Eyewitnesses say, Roberts was murdered in cold blood by General Samuel Varney in the Caldwell Base that was serving as headquarters of Prince Johnson’s Independent National Patriotic Front of Liberia at the time. Johnson, now the senator for Nimba, was there. He told the Truth and Reconciliation Commission that he didn’t stop Varney killing Roberts because, he said, Roberts was gay.
Caught on Tape was Johnson’s chilling interrogation and torture of Mrs. Angeline Watta Allision, the wife of late Defense Minister Gray Dio Allison, often serves as a chilling reminder of some of the many atrocities committed by Prince Y. Johnson, the former head of the erstwhile Independent National Patriotic Front of Liberia(INPFL).
Taylor vs. PYJ
An angry Johnson is seen interrogating the late Mrs. Allison and going as far as stretching across from the interview table and slapping her on the face: “You do not know me right? You lying here to me and talking all kinds of bullshit, you do not know me, ehn?” the former INPFL leader is seen speaking on the video.
The former warlord was inquiring from Mrs. Allison whether she was convinced that her late husband went to the University of Liberia and open fire on students. The late Madam Allison, who was seated in a chair not far from Sen. Johnson; and she reacted, “Mr. Johnson, to my holy communion and my children I carried nine months, I do not know anything, it is just a plot to kill Gray. I was here, I was sick but I heard it when I came. I was sick.”
The former INPFL warlord then swung his hands across the table and slapped Mr. Allison, instructing an aide unseen in the video to ‘hand me my pistol’ before telling Mrs. Allison: “The man(Allison) walked to the University and killed students – with his bodyguards and you still say you don’t know.”
As Senator Johnson angrily threatens amid chatters and murmurs surrounding the establishment of a war crimes court in Liberia, many Liberians and international stakeholders remain baffled at Johnson’s audacity, especially when former President Charles Taylor is serving a 50-year sentence in a United Kingdom prison for crimes allegedly committed in Sierra Leone.
Mr. Taylor was sentenced in May 2012 for aiding rebels who committed atrocities in Sierra Leone during its civil war.

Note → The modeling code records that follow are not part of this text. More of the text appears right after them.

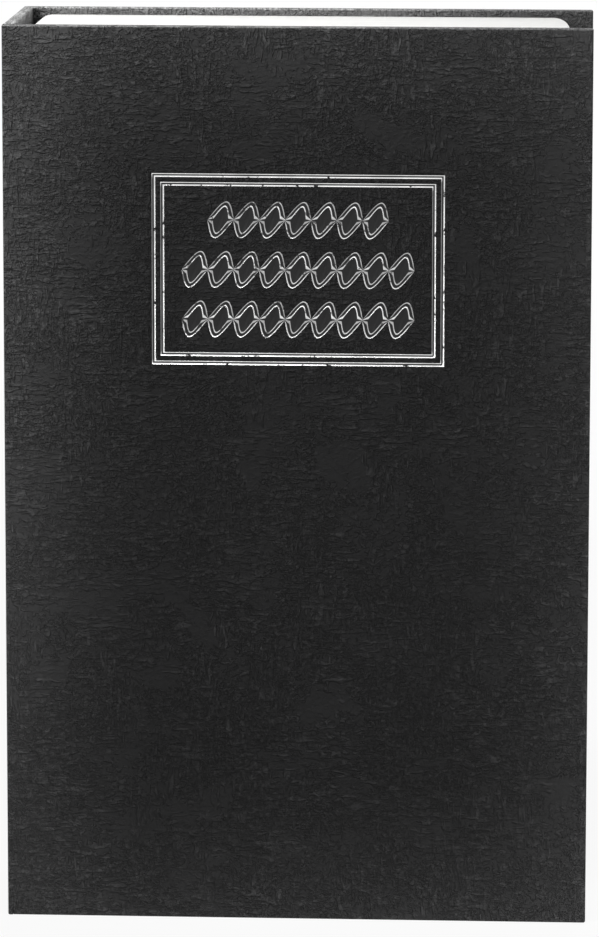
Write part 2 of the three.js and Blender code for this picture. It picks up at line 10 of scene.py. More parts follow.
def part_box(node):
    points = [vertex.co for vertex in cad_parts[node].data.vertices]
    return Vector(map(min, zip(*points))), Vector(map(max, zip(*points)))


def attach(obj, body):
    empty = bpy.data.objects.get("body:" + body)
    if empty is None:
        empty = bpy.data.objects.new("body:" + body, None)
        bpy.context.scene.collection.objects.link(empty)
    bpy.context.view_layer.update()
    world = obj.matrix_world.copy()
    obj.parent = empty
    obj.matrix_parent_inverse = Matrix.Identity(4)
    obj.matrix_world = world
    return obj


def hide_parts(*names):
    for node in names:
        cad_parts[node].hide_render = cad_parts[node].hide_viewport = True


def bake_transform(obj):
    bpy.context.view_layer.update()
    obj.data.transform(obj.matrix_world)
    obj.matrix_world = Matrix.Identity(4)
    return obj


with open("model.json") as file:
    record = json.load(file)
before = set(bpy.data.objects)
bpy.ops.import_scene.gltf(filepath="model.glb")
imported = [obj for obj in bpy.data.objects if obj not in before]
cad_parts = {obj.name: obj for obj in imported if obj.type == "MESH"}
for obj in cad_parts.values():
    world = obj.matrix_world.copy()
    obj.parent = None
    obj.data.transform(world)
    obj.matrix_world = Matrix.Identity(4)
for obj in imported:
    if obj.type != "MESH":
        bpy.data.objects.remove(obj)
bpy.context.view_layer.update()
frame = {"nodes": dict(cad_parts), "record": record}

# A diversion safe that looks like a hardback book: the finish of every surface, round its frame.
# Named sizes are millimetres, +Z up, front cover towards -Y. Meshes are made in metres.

MM = 0.001

# Camera
CAMERA_AT = (72.8, -1327.2, 363.9)
CAMERA_YAW = 2.608  # degrees, towards the spine
CAMERA_PITCH = 8.471  # degrees, downwards
CAMERA_ROLL = 0.143
CAMERA_LENS = 192.1
CAMERA_SHIFT = (-0.0518, -0.1884)
SENSOR = 36.0

# Leatherette over board
SHEET = 0.35
EDGE_ROUND = 0.65  # of the vertical edges
RIM_ROUND = 0.5  # of the head and tail edges
TURN_IN = 15.0
STRIP_REACH = 1.35  # how far the joint strip runs onto the front cover
COVER_STEP = 1.15  # between grid lines on the front cover
TITLE_STEP = 0.45  # across the leaf bands
PLAIN_STEP = 1.5  # on the back and the spine
INNER_STEP = 4.0  # on the inner faces
WAVE_DEPTH = 0.05  # of the boards' slight unevenness
GROOVE_DEPTH = 0.13  # of what the foil die has pressed
GROOVE_MARGIN = 0.06  # from the foil to the groove's slope
GROOVE_SLOPE = 0.2  # the slope's width

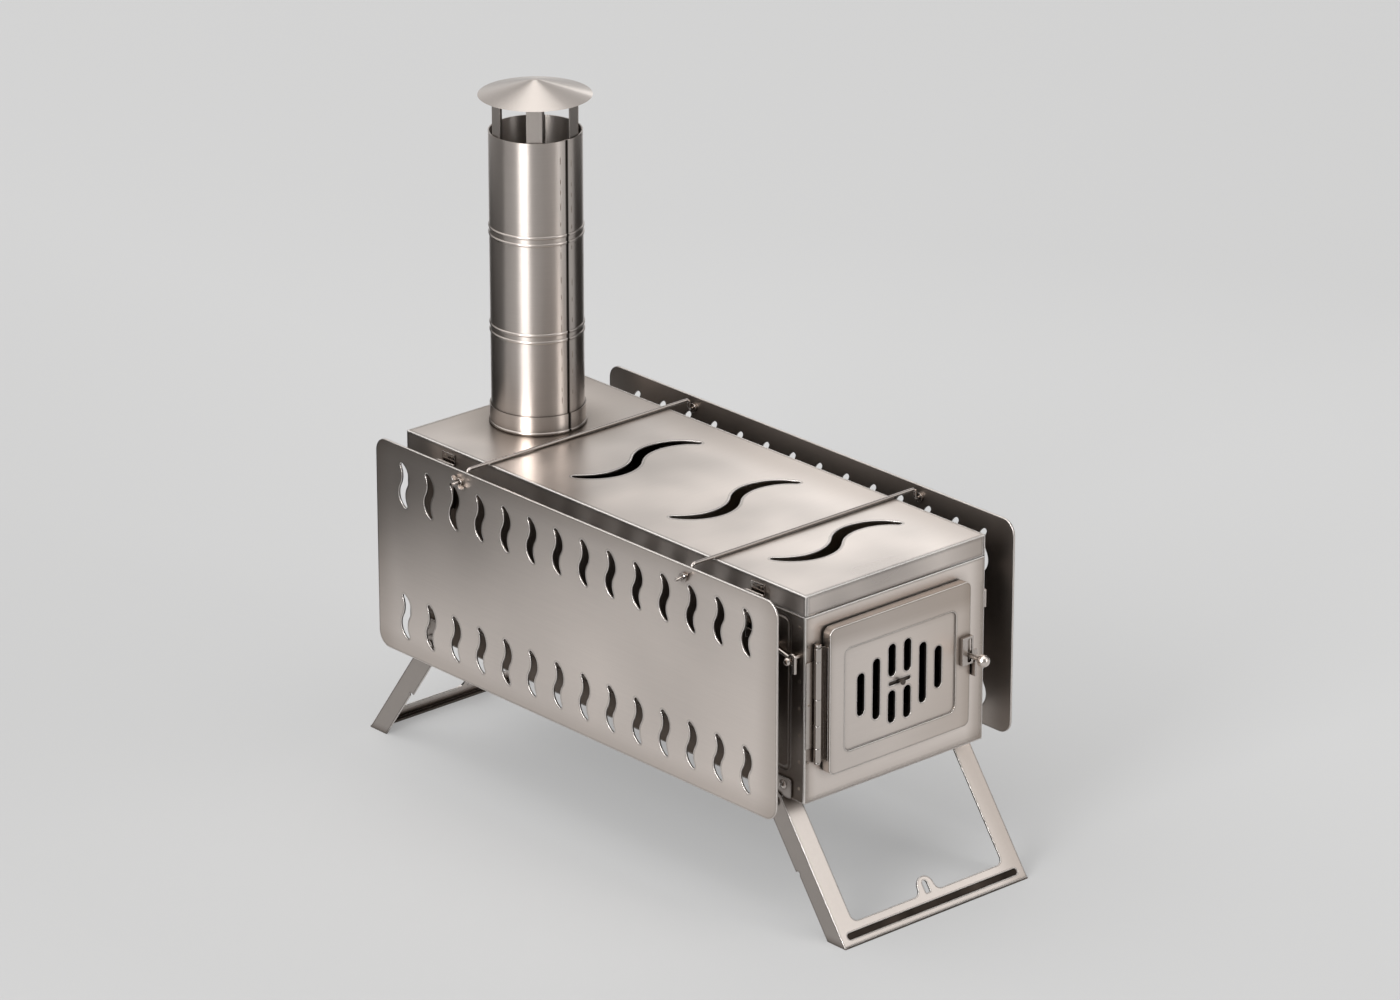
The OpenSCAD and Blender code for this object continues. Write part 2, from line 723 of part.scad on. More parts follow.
// Dome-headed bolts with a slot, and their nuts inside the wall
bolt_nut_r = 3.8;
bolt_nut_t = 3;
bolt_slot = 1;
module ear_bolts() color(steel_bright) at_both_ends() at_both_sides() ear_bolt_place() {
    dome_ball = (dome_r * dome_r + dome_h * dome_h) / (2 * dome_h);
    difference() {
        intersection() {
            translate([ear_t + dome_h - dome_ball, 0, 0]) sphere(r = dome_ball);
            rod_x(ear_t, dome_r, dome_h);
        }
        translate([ear_t + dome_h, 0, 0]) cube([dome_h, bolt_slot, 3 * dome_r], center = true);
    }
    rod_x(-sheet_t - bolt_nut_t, ear_bolt_r, ear_t + sheet_t + bolt_nut_t);
}

module ear_nuts() color(steel_bright) at_both_ends() at_both_sides() ear_bolt_place() difference() {
    rod_x(-sheet_t - bolt_nut_t, bolt_nut_r, bolt_nut_t, $fn = 6);
    rod_x(-sheet_t - bolt_nut_t - over, ear_bolt_r, bolt_nut_t + 2 * over);
}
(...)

Mr. Taylor was found to have supplied weapons to the Revolutionary United Front rebels in exchange for a constant flow of so-called blood diamonds and found guilty at his trial of 11 crimes including terrorism, rape, murder and the use of child soldiers by rebel groups in neighbouring Sierra Leone during the vicious civil war of 1991-2002.
To date, most of the key actors of Liberia’s bloody war have been tried outside of the country as the government drags its feet on the recommendations of the Truth and Reconciliation Commission(TRC).
In 2009, the TRC determined and recommended that Criminal Prosecution for violations, Reparations and a “Palava Hut” Foru, it concluded were necessary and desirable to redress impunity, promote peace, justice, security, unity and genuine national reconciliation.
The TRC was agreed upon in the August 2003 Comprehensive Peace Agreement in Accra and created by the TRC Act of 2005. The TRC was established to “promote national peace, security, unity and reconciliation,” and at the same time make it possible to hold perpetrators accountable for gross human rights violations and violations of international humanitarian law that occurred in Liberia between January 1979 and October 2003.
Both Mr. Taylor and Mr. Johnson were among the major actors of the civil war, blamed for “some of the most heinous crimes in human history”. However, only one is currently in jail while the other, lingering in impunity, appears defiant in spite of the many vacuums left in families of the civil war’s victims.